Review: M-209 simulator by Dirk Rijmenants

I've finally got round to trying out Dirk Rijmenants' M-209 simulator. The M-209 (right) was a portable cipher machine used by the US in World War II (and afterwards), and was originally designed by Swedish engineer Boris Hagelin (even more info here).

For me, the M-209 (and related Hagelin machines which use the same mechanism) is quite possibly the most fascinating crypto machine ever made. Part of the appeal is that it's completely mechanical (unlike the Enigma machine, which was both mechanical and electrical in operation). From the outside, an M-209 appears to be a rather boring, green, lunchbox-shaped tin, but inside there's a fiendish array of pinwheels, gears, cogs, lugs, bars and other bewildering mechanical components. Maybe I'm just unduly scared by moving parts (I'm a CompSci/Maths person), but these machines certainly look how you'd want your cipher machine to look if you were trying to dissuade the enemy from even starting an attempt to crack your codes.

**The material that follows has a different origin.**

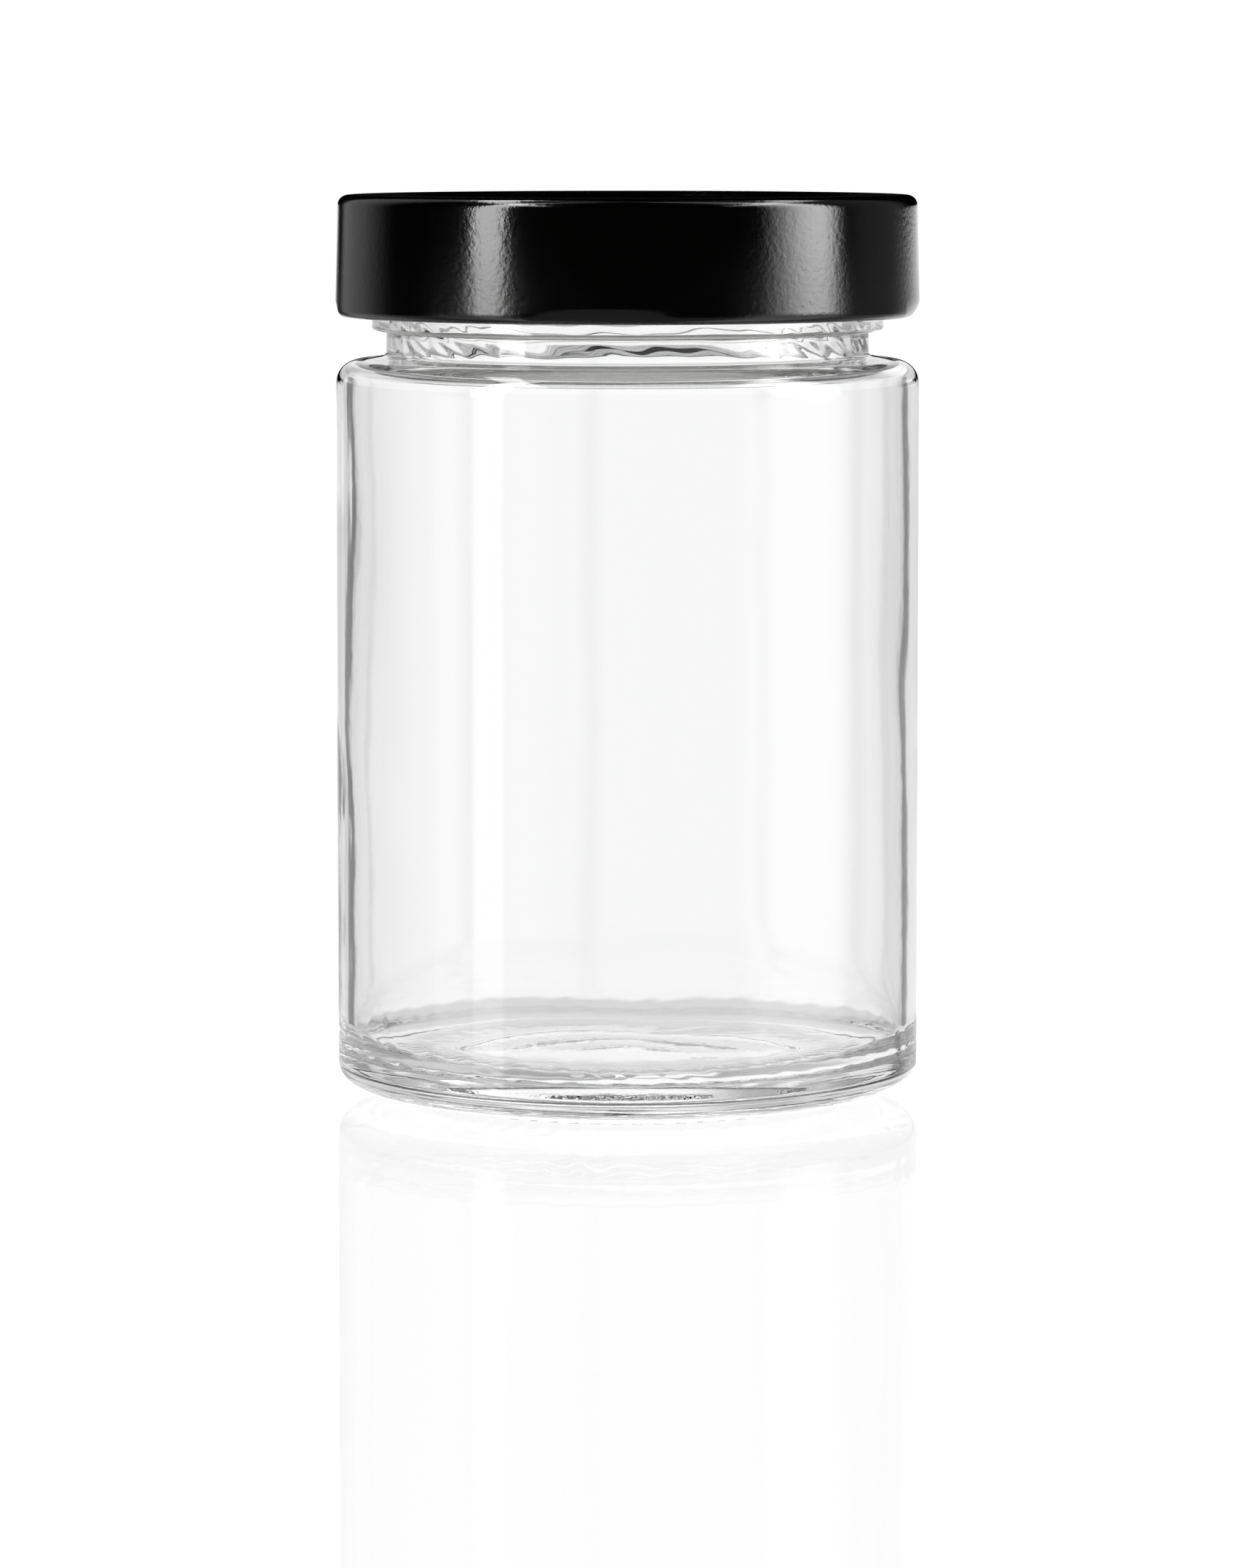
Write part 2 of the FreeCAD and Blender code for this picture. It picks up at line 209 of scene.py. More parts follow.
# %% The jar's outline
def glass_outline():
    inside_r = WALL_R - GLASS
    ledge = SHOULDER_Z + SHOULDER_ROUND
    inner_ledge = ledge - GLASS + SHOULDER_THIN
    turn_r = SHOULDER_ROUND - GLASS
    inner_neck = NECK_FOOT - GLASS + INNER_ROUND
    bead_top = BEAD_FOOT + BEAD_HEIGHT
    heel_r = WALL_R - HEEL_ROUND
    dome_r = FOOT_IN - PUSH_SLANT
    foot_edge = (FOOT_OUT + FOOT_EDGE, FOOT_EDGE_RISE)
    inner_corner = (NECK_BORE + INNER_ROUND, inner_neck)
    thick_neck = (NECK_BORE, BEAD_FOOT + 1.5)
    dome = line((0, PUSH_UP), (dome_r, PUSH_UP), 32)
    dome[:, 1] -= (PUSH_UP - PUSH_STEP) * (dome[:, 0] / dome_r) ** 2
    return [
        ("dome", dome),
        ("foot", line((dome_r, PUSH_STEP), (FOOT_IN - 0.3, 0.12), 4)),
        ("foot", arc((FOOT_IN + 0.1, FOOT_ROUND), FOOT_ROUND, 225, 270, 3)),
        ("foot", line((FOOT_IN + 0.1, 0.0), (KNURL_IN, 0.0), 2)),
        ("knurl", line((KNURL_IN, 0.0), (FOOT_OUT, 0.0), 6)),
        ("knurl", line((FOOT_OUT, 0.0), foot_edge, 3)),
        ("heel", line(foot_edge, (heel_r, HEEL_RISE), 5)),
        ("heel", arc((heel_r, HEEL_RISE + HEEL_ROUND), HEEL_ROUND, -90, 0, 12)),
        ("outside", wall(WALL_R, HEEL_RISE + HEEL_ROUND, SHOULDER_Z, 8)),
        ("shoulder", arc((WALL_R - SHOULDER_ROUND, SHOULDER_Z), SHOULDER_ROUND, 0, 84, 12)),
        ("shoulder", line((NECK_R + 3.0, ledge - 0.02), (NECK_R + NECK_FILLET, NECK_FOOT), 3)),
        ("neck", arc((NECK_R + NECK_FILLET, NECK_FOOT + NECK_FILLET), NECK_FILLET, 270, 180, 6)),
        ("neck", line((NECK_R, NECK_FOOT + NECK_FILLET), (NECK_R, BEAD_FOOT - 0.25), 4)),
        ("neck", arc((NECK_R + 0.25, BEAD_FOOT - 0.25), 0.25, 180, 90, 3)),
        ("bead", line((NECK_R + 0.25, BEAD_FOOT), (BEAD_R - BEAD_ROUND, BEAD_FOOT), 2)),
        ("bead", arc((BEAD_R - BEAD_ROUND, BEAD_FOOT + BEAD_ROUND), BEAD_ROUND, -90, 0, 5)),
        ("bead", line((BEAD_R, BEAD_FOOT + BEAD_ROUND), (BEAD_R, bead_top - BEAD_ROUND), 2)),
        ("bead", arc((BEAD_R - BEAD_ROUND, bead_top - BEAD_ROUND), BEAD_ROUND, 0, 90, 5)),
        ("finish", line((FINISH_R, bead_top), (FINISH_R, RIM_Z - RIM_ROUND), 30)),
        ("rim", arc((FINISH_R - RIM_ROUND, RIM_Z - RIM_ROUND), RIM_ROUND, 0, 90, 7)),
        ("rim", arc((MOUTH_R + RIM_ROUND, RIM_Z - RIM_ROUND), RIM_ROUND, 90, 180, 7)),
        ("bore", line((MOUTH_R, RIM_Z - RIM_ROUND), thick_neck, 7)),
        ("bore", line(thick_neck, (NECK_BORE, inner_neck), 15)),
        ("bore", arc(inner_corner, INNER_ROUND, 180, 262, 7)),
        ("ledge", line((inner_corner[0], inner_neck - INNER_ROUND), (inside_r - turn_r, inner_ledge), 6)),
        ("ledge", arc((inside_r - turn_r, SHOULDER_Z + SHOULDER_THIN), turn_r, 84, 0, 7)),
        ("inside", wall(inside_r, SHOULDER_Z + SHOULDER_THIN, FLOOR_EDGE + FLOOR_ROUND, 26)),
        ("inside", arc((inside_r - FLOOR_ROUND, FLOOR_EDGE + FLOOR_ROUND), FLOOR_ROUND, 0, -90, 12)),
        ("floor", line((inside_r - FLOOR_ROUND, FLOOR_EDGE), (0, FLOOR_MIDDLE), 26)),
    ]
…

Appearances can be deceiving, of course, and the truth is that the M-209 was not particularly secure, and certainly less so than Enigma. In WWII, the Germans were reading M-209 traffic, although the machines were used only for low-level tactical communications. The machines were also used by the US in the Korean war, and devices using the same sort of "pin-and-lug" mechanism stayed in use even into the 1970s in various parts of the world.

Anyway, getting back to the simulator: if you want to tinker with this piece of cryptographic history, and if you don't fancy shelling out the USD$1000-4000 for which antique M-209's typically exchange hands on eBay, this excellent freeware software emulation of the machine (left) is the next best thing (for Windows only, sadly). Dirk wasn't content merely to reproduce the cryptographic operation of the device (which is more-or-less a simple stream cipher), but has painstakingly copied the appearance and construction of the M-209, even down to the screws. To operate, you have to turn the various (on-screen) knobs and handles, and the output is printed on (on-screen) tape, just like the real thing. Stuart Savory has tested the machine's output against that of a museum's M-209 and found them to be compatible. Being so faithful to the original has an inevitable downside, however, as the M-209 isn't a particularly intuitive device to operate, and you'd probably need to do some reading first if you're not already familiar with the machine. Besides the help files, another option would be to watch the original US Army M-209 training video.

Dirk has also created an excellent Enigma simulator in the same vein, and I'm looking forward to what he comes up with next!